### Goal
Your task is to quote the listing below exactly, beginning with its first line and ending on the line bearing "const GROOVE_REACH = 4.5;".

### Given data

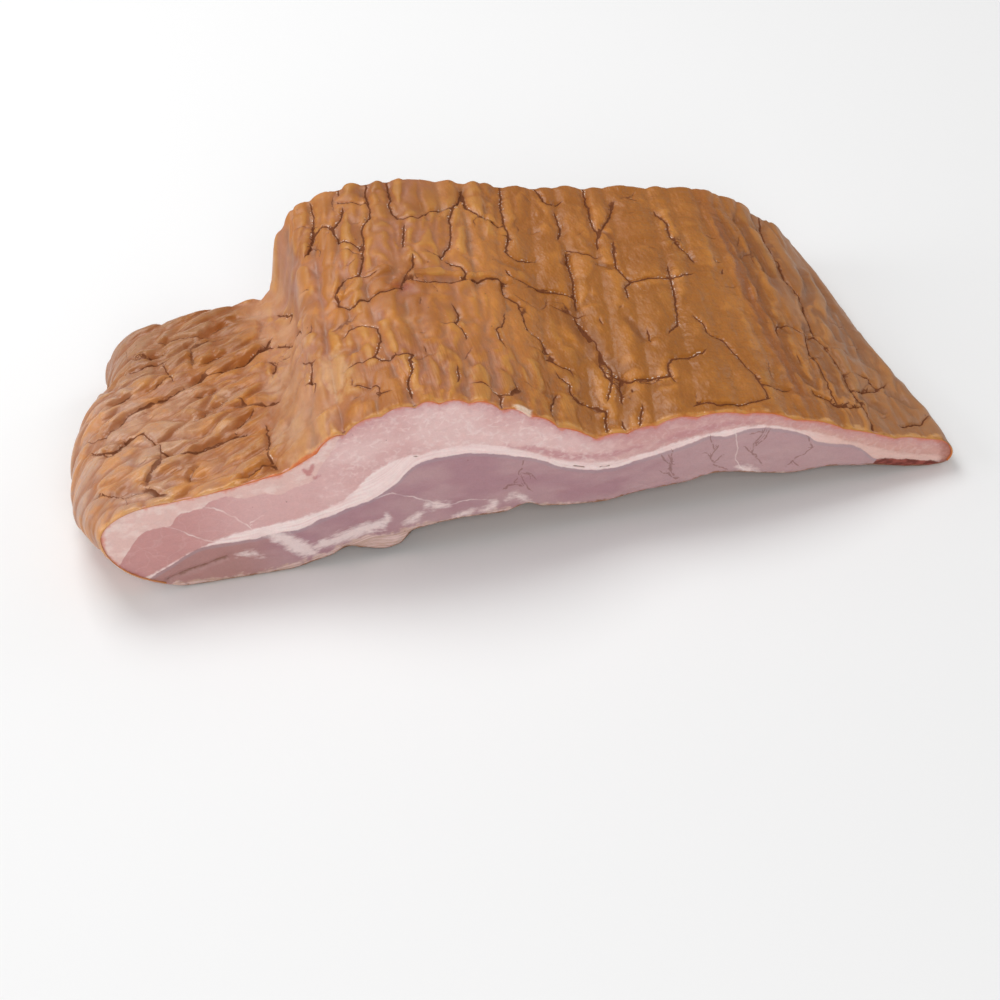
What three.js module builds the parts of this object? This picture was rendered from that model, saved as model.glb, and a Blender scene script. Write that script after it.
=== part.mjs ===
// A smoked pork belly slab, rind side up: one solid piece of meat.
// A knife has cut its long near side straight and flat. The left end is a thin round nose
// that the rind wraps, the middle humps up, and the right end tapers to a thin edge.
// Millimetres: +X runs along the cut, +Y away from it, +Z up. The slab rests on z = 0,
// and the origin lies under the middle of its length and depth.

import * as THREE from "three";

// ---- Driving dimensions ----
const DEPTH = 168; // from the flat cut to the far edge, at the deepest place
const NOSE_ROUND_FRONT = 22; // how far in the rind curls down at the left end, at the cut
const NOSE_ROUND_BACK = 18; // and deeper in
const NOSE_UNDERCUT_FRONT = 40; // how far in the underside curls up at the left end, at the cut
const NOSE_UNDERCUT_BACK = 14; // and deeper in
const NOSE_RUN = 55; // depth over which the nose changes from one to the other
const RIGHT_ROUND = 6; // rounding of the thin right edge
const BACK_ROUND = 9; // how far the far side bulges between its top and bottom edges
const ARCH_REACH = 60; // depth at which the arch under the cut has come down to the board
const FLANK_X = -76; // steep left flank of the hump
const FLANK_SWAY = 4; // how far the flank wanders left and right over the depth
const FLANK_WIDTH = 18; // and how wide the stretch is that wanders with it
const PLATE_ROWS = 5; // cross wrinkles that break each strip of rind into plates
const PLATE_GROOVE = 0.9; // their depth
const GROOVE_REACH = 4.5; // half width of a fold or a cross wrinkle

// Height of the rind along the cut: [x, height].
const CUT_TOP = [
  [-165, 39], [-107, 42.5], [-86, 47.5], [-67, 59], [-40, 66.5], [-17, 63.5],
  [4, 54], [30, 40], [60, 42.7], [85, 40], [113, 30.3], [143, 18.7], [166, 11.5],
];
// Height of the rind along the far edge: [x, height].
const FAR_TOP = [
  [-165, 20], [-150, 25], [-105, 29], [-83, 28.5], [-76, 34], [-72, 56], [-61, 67], [-32, 70.8],
  [0, 66.8], [33, 59], [90, 49], [112, 44.5], [140, 26], [152, 15], [166, 12],
];
// Height of the underside along the cut, where the slab arches up: [x, height].
const CUT_FOOT = [
  [-165, 0], [-92, 0], [-70, 5], [-38, 10], [0, 11], [30, 8],
  [68, 12], [85, 11], [105, 7], [130, 5], [158, 0], [166, 0],
];
// Plan outline: the left end and the right end as [depth, x], the far edge as [x, depth].
const LEFT_END = [[0, -157], [22, -163], [46, -166], [88, -165.5], [108, -160.5], [122, -152], [136, -148], [DEPTH, -148.5]];
const RIGHT_END = [[0, 166], [22, 165.5], [48, 162], [78, 158], [113, 156.5], [150, 153], [DEPTH, 146]];
const FAR_EDGE = [[-166, 141], [-104, 152], [-68, 160], [-50, 166], [0, DEPTH], [110, DEPTH], [135, 165], [166, 150]];
// Long furrows that run from the cut to the far edge: [x at the cut, halfway, at the far edge, depth].
const FURROWS = [
  [-91, -86, -80, 1], [-77, -73, -68, 1.8], [-66, -62, -56, 2.2], [-52, -52, -43, 1.8],
  [-39, -44, -31, 2.1], [-30, -30, -22, 1.8], [-19, -9, -2, 1.4], [-7, 0, 9, 2.2],
  [3, 11, 24, 1.8], [14, 24, 38, 1.7], [27, 38, 47, 1.8], [38, 50, 60, 1.7],
  [49, 61, 68, 1.6], [65, 78, 87, 1.5], [83, 90, 96, 1.1], [103, 104, 107, 1.4],
  [122, 118, 119, 1.4], [143, 133, 133, 1.8],
];
// Folds across the left wing: [depth at the left end, depth at the foot of the hump, groove depth].
const WING_FOLDS = [[20, 8, 0.8], [52, 36, 1.2], [70, 100, 1.7], [96, 112, 0.9], [111, 123, 1.3]];
const WING_INNER_X = -84; // foot of the hump, where the wing's folds end
const WING_OUTER_X = -150;

// ---- Mesh fineness ----
const NOSE_STEPS = 6; // columns round the nose
const WING_STEPS = 8; // columns over the wing
const STRIP_STEPS = 3; // columns between two furrows
const EDGE_STEPS = 3; // columns round the right edge
const ROW_STEPS = 28; // rows from the cut to the far rim
const RIM_STEPS = 5; // rows round the far rim

const clamp01 = (t) => Math.min(1, Math.max(0, t));
const mix = (a, b, t) => a + (b - a) * t;
const ease = (t) => clamp01(t) * clamp01(t) * (3 - 2 * clamp01(t));
const quarterRound = (distance, radius) => Math.sqrt(1 - clamp01(1 - distance / radius) ** 2);

// A smooth curve through stations that never overshoots them.
function curve(stations, x) {
  const at = THREE.MathUtils.clamp(x, stations[0][0], stations.at(-1)[0]);
  const slopes = stations.slice(1).map(([sx, sz], i) => (sz - stations[i][1]) / (sx - stations[i][0]));
  const tangent = (i) => {
    if (i === 0) return slopes[0];
    if (i === slopes.length) return slopes.at(-1);
    const [before, after] = [slopes[i - 1], slopes[i]];
    if (before * after <= 0) return 0;
    return Math.sign(before) * Math.min(Math.abs(before + after) / 2, 2.5 * Math.abs(before), 2.5 * Math.abs(after));
  };
  const k = Math.min(slopes.length, stations.filter(([sx]) => sx <= at).length) - 1;
  const [[x0, z0], [x1, z1]] = [stations[k], stations[k + 1]];
  const [run, t] = [x1 - x0, (at - x0) / (x1 - x0)];
  return (
    (2 * t ** 3 - 3 * t ** 2 + 1) * z0 + (t ** 3 - 2 * t ** 2 + t) * run * tangent(k) +
    (3 * t ** 2 - 2 * t ** 3) * z1 + (t ** 3 - t ** 2) * run * tangent(k + 1)
  );
}

// Where a furrow lies at a share of the depth: a gentle bend through its three places.
function furrowX([near, middle, far], share) {
  const bend = 4 * (middle - (near + far) / 2);
  return mix(near, far, share) + bend * share * (1 - share);
}

// How far the rind is sunk at a place by the long furrows and by the wrinkles across their strips.
function stripRelief(x, share) {
  const lines = FURROWS.map((furrow) => furrowX(furrow, share));
  const k = lines.findLastIndex((line) => line <= x);
  if (k < 0 || k === lines.length - 1) {
    const edge = k < 0 ? 0 : k;
    return FURROWS[edge][3] * (1 - quarterRound(Math.abs(x - lines[edge]), 2 * GROOVE_REACH));
  }
  const across = (x - lines[k]) / (lines[k + 1] - lines[k]);
  const crown = Math.sqrt(Math.sin(Math.PI * clamp01(across)));
  const furrowDepth = mix(FURROWS[k][3], FURROWS[k + 1][3], across);
  const plate = share * PLATE_ROWS + 0.37 * k + 0.12 * Math.sin(5 * share + 2 * k);
  const toWrinkle = (Math.abs(plate - Math.round(plate)) * DEPTH) / PLATE_ROWS;
  const wrinkle = PLATE_GROOVE * crown * (1 - ease(toWrinkle / GROOVE_REACH));
  return furrowDepth * (1 - crown) + wrinkle;
}

// How far the folds across the left wing sink the rind.
function wingRelief(x, depth) {
  const along = (x - WING_OUTER_X) / (WING_INNER_X - WING_OUTER_X);
  let sunk = 0;
  for (const [outer, inner, groove] of WING_FOLDS) {
    const line = mix(outer, inner, along) + 2 * Math.sin(4 * along + outer);
    sunk = Math.max(sunk, groove * (1 - ease(Math.abs(depth - line) / GROOVE_REACH)));
  }
  return sunk * (1 - ease((x - WING_INNER_X + 12) / 16));
}

// The place in plan, and the heights of the rind and of the underside there.
function slabAt(leftGap, x, share) {
  const depth = share * curve(FAR_EDGE, x);
  const toRight = curve(RIGHT_END, share * DEPTH) - x;
  const toBack = curve(FAR_EDGE, x) - depth;
  const nearCut = 1 - ease(depth / NOSE_RUN);
  const sway = FLANK_SWAY * Math.sin(2 * Math.PI * share) * Math.exp(-(((x - FLANK_X) / FLANK_WIDTH) ** 2));
  const rind = mix(curve(CUT_TOP, x + sway), curve(FAR_TOP, x + sway), share);
  const foot = curve(CUT_FOOT, x) * (1 - ease(depth / ARCH_REACH));

  // The seam where rind and underside meet round the edge lies at a share of the thickness.
  const nearLeft = 1 / (1 + (leftGap / 14) ** 2);
  const nearRight = 1 / (1 + (toRight / 10) ** 2);
  const nearBack = 1 / (1 + (toBack / 14) ** 2);
  const seamShare =
    (mix(0.36, 0.7, nearCut) * nearLeft + 0.45 * nearRight + 0.16 * nearBack) / (nearLeft + nearRight + nearBack);
  const seam = mix(foot, rind, seamShare);

  const fullTop =
    quarterRound(leftGap, mix(NOSE_ROUND_BACK, NOSE_ROUND_FRONT, nearCut)) *
    quarterRound(toRight, RIGHT_ROUND) * quarterRound(toBack, BACK_ROUND);
  const fullFoot =
    quarterRound(leftGap, mix(NOSE_UNDERCUT_BACK, NOSE_UNDERCUT_FRONT, nearCut)) *
    quarterRound(toRight, RIGHT_ROUND) * quarterRound(toBack, BACK_ROUND);
  const sunk = (stripRelief(x, share) + wingRelief(x, depth)) * fullTop;
  return {
    y: depth - DEPTH / 2,
    top: seam + (rind - seam) * fullTop - sunk,
    bottom: seam - (seam - foot) * fullFoot,
  };
}

// The columns' places along X at a share of the depth: close together round the nose and the
// right edge, and three to each strip between furrows.
function columnsAt(share) {
  const left = curve(LEFT_END, share * DEPTH);
  const right = curve(RIGHT_END, share * DEPTH);
  const lines = FURROWS.map((furrow) => furrowX(furrow, share));
  const columns = [];
  for (let i = 0; i < NOSE_STEPS; i++) {
    columns.push(left + NOSE_ROUND_FRONT * (1 - Math.cos((Math.PI / 2) * (i / NOSE_STEPS))));
  }
  for (let i = 0; i < WING_STEPS; i++) columns.push(mix(left + NOSE_ROUND_FRONT, lines[0], i / WING_STEPS));
  for (let k = 0; k < lines.length - 1; k++) {
    for (let i = 0; i < STRIP_STEPS; i++) columns.push(mix(lines[k], lines[k + 1], i / STRIP_STEPS));
  }
  for (let i = 0; i < STRIP_STEPS; i++) columns.push(mix(lines.at(-1), right - RIGHT_ROUND, i / STRIP_STEPS));
  for (let i = 0; i <= EDGE_STEPS; i++) {
    columns.push(right - RIGHT_ROUND * (1 - Math.sin((Math.PI / 2) * (i / EDGE_STEPS))));
  }
  return columns;
}

// The rows' places as shares of the depth, close together round the far rim.
function rowShares() {
  const rimStart = 1 - BACK_ROUND / DEPTH;
  const shares = [];
  for (let j = 0; j < ROW_STEPS; j++) shares.push((rimStart * j) / ROW_STEPS);
  for (let j = 0; j <= RIM_STEPS; j++) shares.push(mix(rimStart, 1, Math.sin((Math.PI / 2) * (j / RIM_STEPS))));
  return shares;
}

// The closed skin: a rind grid and an underside grid that share the nose, the right edge and
// the far rim, joined at the front by the flat cut face.
function slabGeometry() {
  const positions = [];
  const addPoint = (x, y, z) => positions.push(x, y, z) / 3 - 1;
  const shares = rowShares();
  const top = [];
  const bottom = [];
  for (const share of shares) {
    const columns = columnsAt(share);
    const rim = share === 1;
    const topRow = [];
    const bottomRow = [];
    columns.forEach((x, i) => {
      const place = slabAt(x - columns[0], x, share);
      const shared = rim || i === 0 || i === columns.length - 1;
      topRow.push(addPoint(x, place.y, place.top));
      bottomRow.push(shared ? topRow[i] : addPoint(x, place.y, place.bottom));
    });
    top.push(topRow);
    bottom.push(bottomRow);
  }

  const faces = [];
  const addFace = (a, b, c) => {
    if (a !== b && b !== c && c !== a) faces.push(a, b, c);
  };
  // A quad is split so that at a corner of the rim both triangles reach the inner point.
  const addQuad = (a, b, c, d, leftHalf) => {
    if (leftHalf) {
      addFace(a, b, d);
      addFace(b, c, d);
    } else {
      addFace(a, b, c);
      addFace(a, c, d);
    }
  };
  const lastColumn = top[0].length - 1;
  for (let j = 0; j < shares.length - 1; j++) {
    for (let i = 0; i < lastColumn; i++) {
      const leftHalf = i < lastColumn / 2;
      addQuad(top[j][i], top[j][i + 1], top[j + 1][i + 1], top[j + 1][i], leftHalf);
      addQuad(bottom[j][i + 1], bottom[j][i], bottom[j + 1][i], bottom[j + 1][i + 1], !leftHalf);
    }
  }
  for (let i = 0; i < lastColumn; i++) addQuad(bottom[0][i], bottom[0][i + 1], top[0][i + 1], top[0][i], true);

  const geometry = new THREE.BufferGeometry();
  geometry.setAttribute("position", new THREE.Float32BufferAttribute(positions, 3));
  geometry.setIndex(faces);
  geometry.computeVertexNormals();
  return geometry;
}

const smokedRind = new THREE.MeshStandardMaterial({ color: 0xb87942, roughness: 0.5, metalness: 0 });
const slab = new THREE.Mesh(slabGeometry(), smokedRind);
slab.name = "pork_belly_slab";

const group = new THREE.Group();
group.add(slab);

export default group;
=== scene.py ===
"""A slab of smoked pork belly: cured meat, cut flat along its near side, under a cracked smoked rind."""

import bpy
import numpy as np
from mathutils import Matrix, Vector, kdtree, noise


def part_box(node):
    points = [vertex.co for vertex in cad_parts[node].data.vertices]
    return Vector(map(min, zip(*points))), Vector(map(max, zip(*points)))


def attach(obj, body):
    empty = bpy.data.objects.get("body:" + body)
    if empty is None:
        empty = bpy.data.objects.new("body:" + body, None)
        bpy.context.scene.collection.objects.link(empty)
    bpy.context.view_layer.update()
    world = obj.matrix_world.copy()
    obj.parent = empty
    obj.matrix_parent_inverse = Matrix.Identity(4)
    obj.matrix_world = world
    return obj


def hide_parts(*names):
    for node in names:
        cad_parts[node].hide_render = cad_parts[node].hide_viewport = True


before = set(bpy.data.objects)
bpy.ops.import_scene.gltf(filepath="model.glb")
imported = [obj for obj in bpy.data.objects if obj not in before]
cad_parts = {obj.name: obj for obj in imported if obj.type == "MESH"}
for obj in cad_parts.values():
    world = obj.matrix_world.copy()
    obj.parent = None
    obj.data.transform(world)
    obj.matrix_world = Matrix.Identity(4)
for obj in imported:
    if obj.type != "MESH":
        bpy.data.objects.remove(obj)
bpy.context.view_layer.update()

# ---- Cured meat ----
# The slab itself: fat and lean lie in layers through it, and a knife has cut its near side flat.
# The meat is salted and then smoked under its rind, so its cut faces stay moist and pale.
# Its left end is a round nose, its middle humps up and its right end tapers to a thin edge.

SLAB = "pork_belly_slab"
MM = 0.001
slab_low, slab_high = (np.array(corner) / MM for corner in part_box(SLAB))
DEPTH = slab_high[1] - slab_low[1]
CUT_Y = slab_low[1]

NOSE_ROUND_FRONT, NOSE_ROUND_BACK = 22, 18
NOSE_UNDERCUT_FRONT, NOSE_UNDERCUT_BACK = 40, 14
NOSE_RUN = 55
RIGHT_ROUND = 6
BACK_ROUND = 9
ARCH_REACH = 60
FLANK_X, FLANK_SWAY, FLANK_WIDTH = -76, 4, 18
SEAM_NOSE_FRONT, SEAM_NOSE_BACK, SEAM_RIGHT, SEAM_FAR = 0.7, 0.36, 0.45, 0.16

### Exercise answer
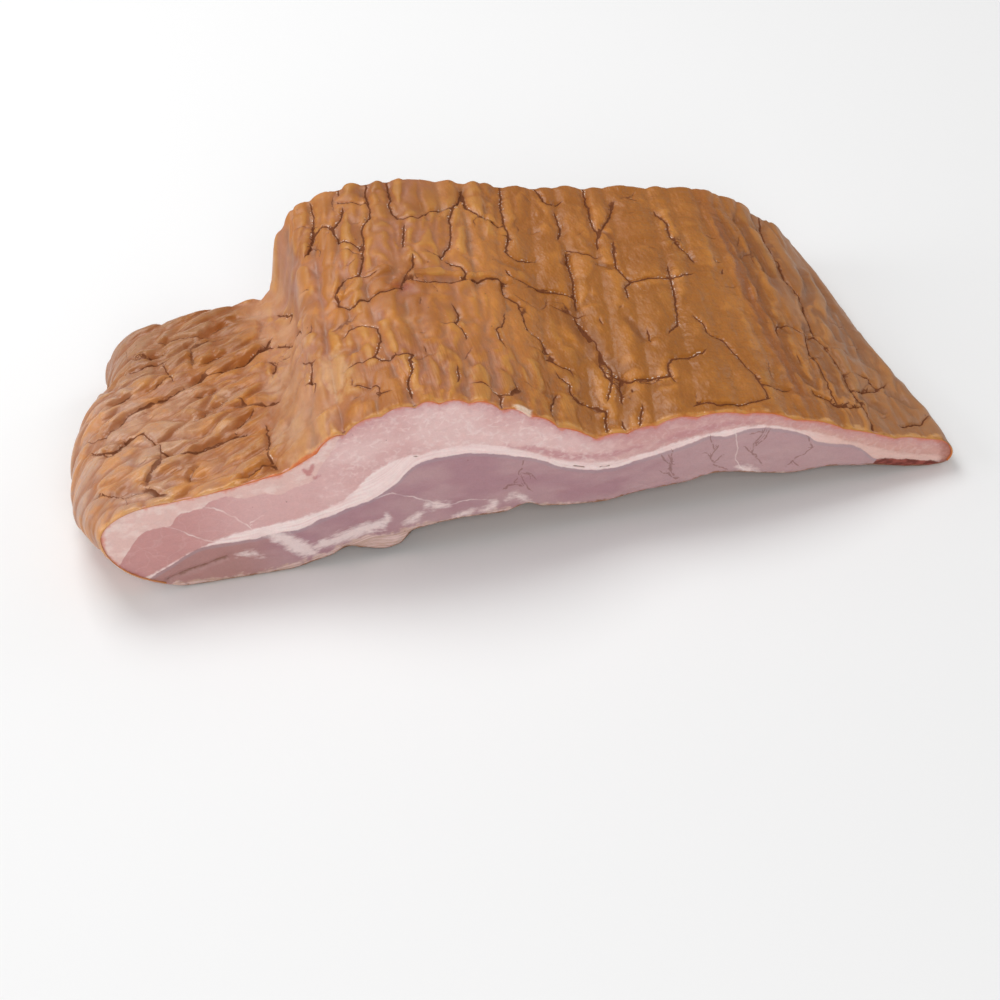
What three.js module builds the parts of this object? This picture was rendered from that model, saved as model.glb, and a Blender scene script. Write that script after it.
=== part.mjs ===
// A smoked pork belly slab, rind side up: one solid piece of meat.
// A knife has cut its long near side straight and flat. The left end is a thin round nose
// that the rind wraps, the middle humps up, and the right end tapers to a thin edge.
// Millimetres: +X runs along the cut, +Y away from it, +Z up. The slab rests on z = 0,
// and the origin lies under the middle of its length and depth.

import * as THREE from "three";

// ---- Driving dimensions ----
const DEPTH = 168; // from the flat cut to the far edge, at the deepest place
const NOSE_ROUND_FRONT = 22; // how far in the rind curls down at the left end, at the cut
const NOSE_ROUND_BACK = 18; // and deeper in
const NOSE_UNDERCUT_FRONT = 40; // how far in the underside curls up at the left end, at the cut
const NOSE_UNDERCUT_BACK = 14; // and deeper in
const NOSE_RUN = 55; // depth over which the nose changes from one to the other
const RIGHT_ROUND = 6; // rounding of the thin right edge
const BACK_ROUND = 9; // how far the far side bulges between its top and bottom edges
const ARCH_REACH = 60; // depth at which the arch under the cut has come down to the board
const FLANK_X = -76; // steep left flank of the hump
const FLANK_SWAY = 4; // how far the flank wanders left and right over the depth
const FLANK_WIDTH = 18; // and how wide the stretch is that wanders with it
const PLATE_ROWS = 5; // cross wrinkles that break each strip of rind into plates
const PLATE_GROOVE = 0.9; // their depth
const GROOVE_REACH = 4.5; // half width of a fold or a cross wrinkle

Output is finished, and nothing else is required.